As part of the next generation of new cycle and pedestrian bridges the Nine Elms Pimlico Bridge will:
Meet the increasing demand for high quality new, safe, clean air infrastructure and provide a safer option for pedestrians and cyclists, reducing accidents and fear of cycling.
Provide a vital new connection, facilitating access to jobs and growth as a part of the wider regeneration on both sides of the river, including the fast changing district of Nine Elms on the South Bank which is delivering 25,000 new jobs, 20,000 new homes and billions in GDP growth.
Demonstrate that London is open for business with a new London landmark, heralding the growth that is taking place south of the river and facilitating a shift to more sustainable modes of transport.
Offer a safer option for pedestrians and cyclists, reducing accidents and fear of cycling.
Close the largest gap in the river, between Vauxhall and Chelsea Bridges, and form a new transport artery for our growing city.
The bridge will connect London's newest residential and commercial district to the rest of the city and reduce journey times for pedestrians and cyclists.
London’s population is at an all-time high and growing, putting immense pressure on transport networks including the existing river crossings. The distance between Vauxhall Bridge and Chelsea Bridge is more than double the average gap between river crossings in Central London. TfL identified the need for a bridge to improve connectivity and it is in the Mayor’s London Plan and Draft Transport Strategy. The bridge would:
Connect the new retail, gastronomic and leisure opportunities emerging on both sides of the river.
Facilitate access to jobs, services and growth, bringing significant benefits for the communities in Battersea/Nine Elms and Westminster and for the whole of London.
Benefit all users through better air quality and safer streets.
Provide the ‘missing link’ between the existing and new ‘Quietways’ of Westminster, Wandsworth and Lambeth.
Provide cyclists and pedestrians with an alternative route to the busy pavements and Cycle Superhighways on Vauxhall and Chelsea Bridges.
Provide improved access to public open spaces including the new Nine Elms Riverside Walkway, Nine Elms Linear Park and Battersea Park.
The Nine Elms Pimlico Bridge is one of many proposed river crossings in the Mayor of London’s Connecting the Capital Report 2015. Click here for more information
TfL has established the need for a pedestrian and cycle only bridge, promoting sustainable transport alternatives.

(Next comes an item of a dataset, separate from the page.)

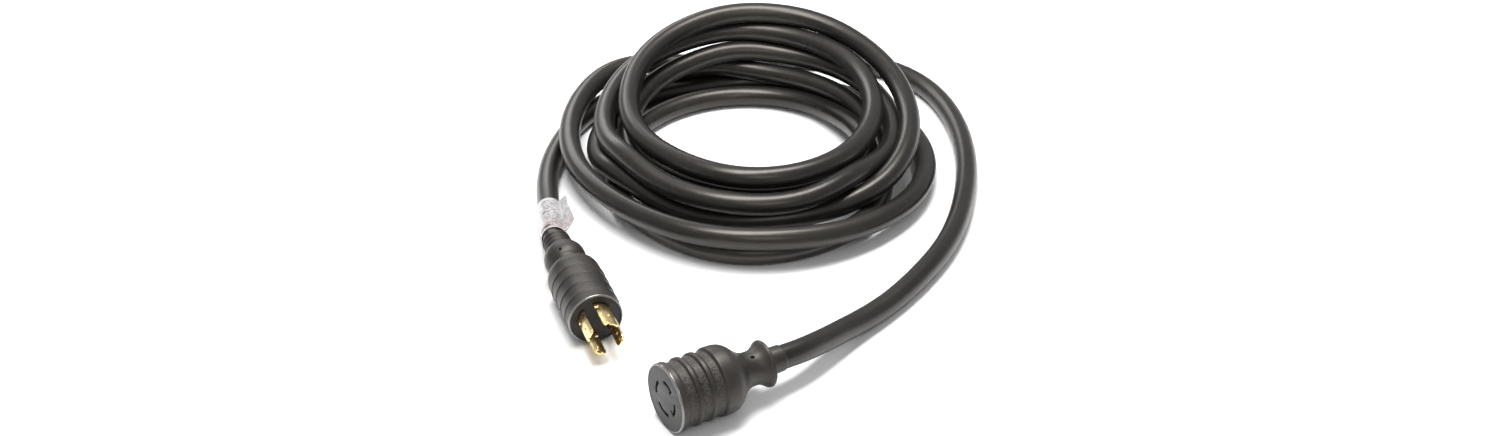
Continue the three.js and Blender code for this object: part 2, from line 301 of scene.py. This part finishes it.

Today cities across the world are responding to the demand for sustainable, environmentally-friendly shared public spaces for pedestrians and cyclists.
As part of the next generation of new cycle and pedestrian bridges, the Nine Elms Pimlico Bridge would:
- help to meet rising transport demand, reducing congestion whilst improving public health.
- provide an appealing journey experience for users having been designed specifically to meet the needs of pedestrians and cyclists.
- encourage sustainable, zero-emission forms of travel in the interests of improving air quality.
- create new public spaces away from concentrations of air pollution.
- provide an alternative route to the Cycle Superhighways and busy Vauxhall/Chelsea Bridge routes.
The proposals for a new pedestrian and cycle bridge between Vauxhall and Chelsea Bridge are consistent with the pedestrian and cycling policies of the surrounding local authorities and the GLA. The bridge would make a significant contribution to the shared objectives of improving air quality and encouraging safe, sustainable transport methods.
Making a positive contribution to the urban landscape, designed to become a new landmark for the whole of London, encourage movement and legible, high quality, inclusive public spaces.
Led by Danish practice, Bystrup, the Design Team is developing proposals for one of London’s first integrated cycle and pedestrian bridges, exploring innovative options such as textured surfaces and recessed lighting to guide walkers and cyclists.
The bridge would be visible in views of the iconic Battersea Power Station and connect the established communities of Pimlico with the new neighbourhoods and opportunities of Nine Elms – a simple solution for a new connection in an old city, utilising world class design and engineering to create a new landmark in London, free for all who use it.
The competition winning design concept for the bridge is based on a spiral design which connects seamlessly to riverbank level. This removes the need for lifts or stairs and reduces any impact on the river banks, making it accessible for all.
The project presents a number of challenges which any proposal for a bridge must address with innovative solutions:
Continuing consultation from the design competition stage, communities and stakeholders will be consulted on the proposals throughout the design development process.
This is a bridge for London and will be delivered in collaboration with Londoners. This autumn we will be consulting further on three location options through a series of meetings and public exhibitions held across Wandsworth, Westminster and Lambeth.
In 2017 we asked Londoners for their views on nine possible locations for a new bridge. Feedback from the consultation and our analysis of opportunities and potential impacts suggested that three of the nine locations would provide good crossing points for further consideration.
On behalf of Wandsworth Council, we are now asking local residents and Londoners to have their say on the three shortlisted locations for the proposed new Thames crossing whilst the project team continue their technical studies. Your feedback, together with the public consultation, will inform our final recommendation of the preferred bridge location.
£26 million of private sector funding is identified from the development of Nine Elms and further funding options will be explored in tandem with developing a detailed design.
A world-class Design Team has been selected following an international competition to deliver the bridge. Transport for London (TfL) confirms a Cost Benefit Ratio of 2:1 – well above TfL and Department for Transport minimum value for money thresholds.
There is the potential to attract significant revenue in naming and image rights.